Tunus Seçim Komisyonu, 24 Aralık’ta yapılması planlanan yerel seçimlere katılması yasaklananların listesini açıkladı. Komisyon, bu yasağın ‘yerel meclis seçimlerinde adaylığa ilişkin kural ve prosedürlerin düzenlenmesine ilişkin seçim kanununda belirtilenlere dayandığını ve amacının seçim sürecine daha fazla şeffaflık kazandırmak olduğunu vurguladı.
Komisyon tarafından sağlanan veriler, seçimlere katılması yasaklananlar arasında Tunus hükümetinin bazı üyelerinin, çeşitli bakanlıklardaki daire başkanlarının, hakimlerin, valilerin ve belediye meclisi başkanlarının da yer aldığını ortaya koydu. Yasak ayrıca, bazı belediye meclisi üyelerini, il genel sekreterlerini, bazı belediye ve bölgesel mali yetkililerini, belediyelerin, bölgelerin ve yerel yönetimlerin yetkililerini ve bunların temsilcilerini, bazı imamları, vaizleri ve dernek başkanlarını da içeriyor.

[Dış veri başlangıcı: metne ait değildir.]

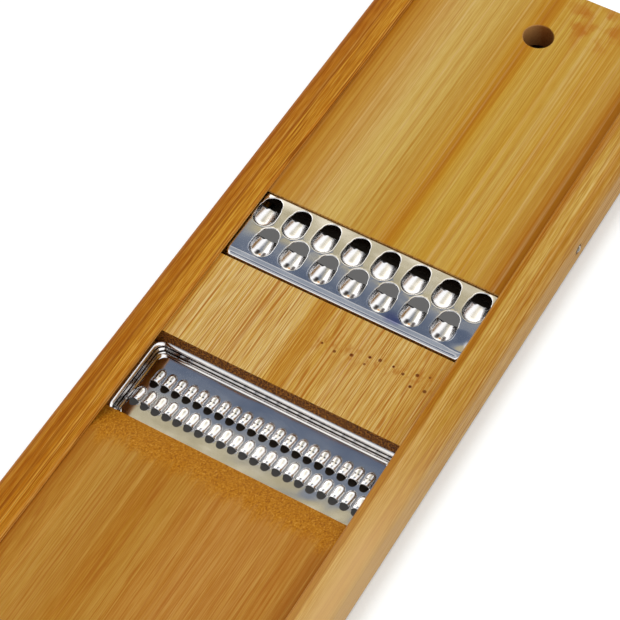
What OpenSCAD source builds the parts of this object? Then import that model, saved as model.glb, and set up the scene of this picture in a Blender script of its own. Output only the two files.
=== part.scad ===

Seçim Komisyonu’nun bazı üyeleri, medya açıklamalarında, bu yasağın arkasında birden fazla nedenin bulunduğunu belirtti. Bu nedenlerin başında ise adaylar arasındaki fırsat eşitsizliği korkusu ve seçmenleri etkilemek ve onlarla çeşitli şekillerde pazarlık yapmak için hükümet kurumlarındaki idari konumu istismar etme olasılığı yer alıyor. Aynı şekilde birçok çalışan, bu yerel konseylere aday olmak ve üyelik kazanmak için seçim bölgelerindeki popülerliklerine güvenebilir.
Yerel seçimlerde aday adaylıklarının 23 Ekim’de başlayıp 1 Kasım’a kadar devam etmesi bekleniyor. Adaylık şartlarından biri olarak belediye seçimleri için her adayın, en az 50 kayıtlı Tunuslu seçmenin tavsiyesini alması gerekiyor.
Bu hususta bağımsız Yüksek Seçim Kurulu’nun eski bir üyesi olan Adil el-Barinsi, yetkililerin son parlamento seçimlerini düzenleyen yasada belirtilen, imzanın devlet dairelerine bildirilmesinin yanı sıra yarısı kadın ve yüzde 25'i 35 yaş altı gençlerden olmak üzere seçmenlerden 200 imza alma zorunluluğu gibi bazı hükümlerden geri adım attığını söyledi. Söz konusu hükümler, daha önce seçimlere katılımın yaygın şekilde kesintiye uğramasına neden olmuştu. Bu durum aynı zamanda Tunus dışındaki 7 seçim bölgesinde de aday gösterilmemesine ve 2022 parlamento seçimlerinin nihai sonuçlarının açıklanmasından yaklaşık 8 ay sonra sandalyelerin boş kalmasına yol açmıştı.
Barinsi, seçim kanunundaki belirsizliğin ve yerel konseylere, ardından bölgesel konseylere ve Bölgesel ve Yerel Ulusal Konseyi’ne (ikinci parlamento birimi) yönelik çeşitli karmaşık prosedürlerin varlığının, özellikle seçim süreci bu konseylere doğrudan katılımla sonuçlanmadığı için etkili olabileceğini söyledi. Aynı şekilde yerel ve bölgesel konseylerde kazananların durumu henüz belli değil. Bu nedenle tüm gözlemciler, bu seçimlerin kazanılması durumunda maddi tazminatın ne olacağını veya kazananlardan bazılarını Bölgesel ve Yerel Ulusal Konsey’e götürebilecek kura sonuçlarını beklerken çalışmalarının ücretsiz olup olmayacağını merak ediyor.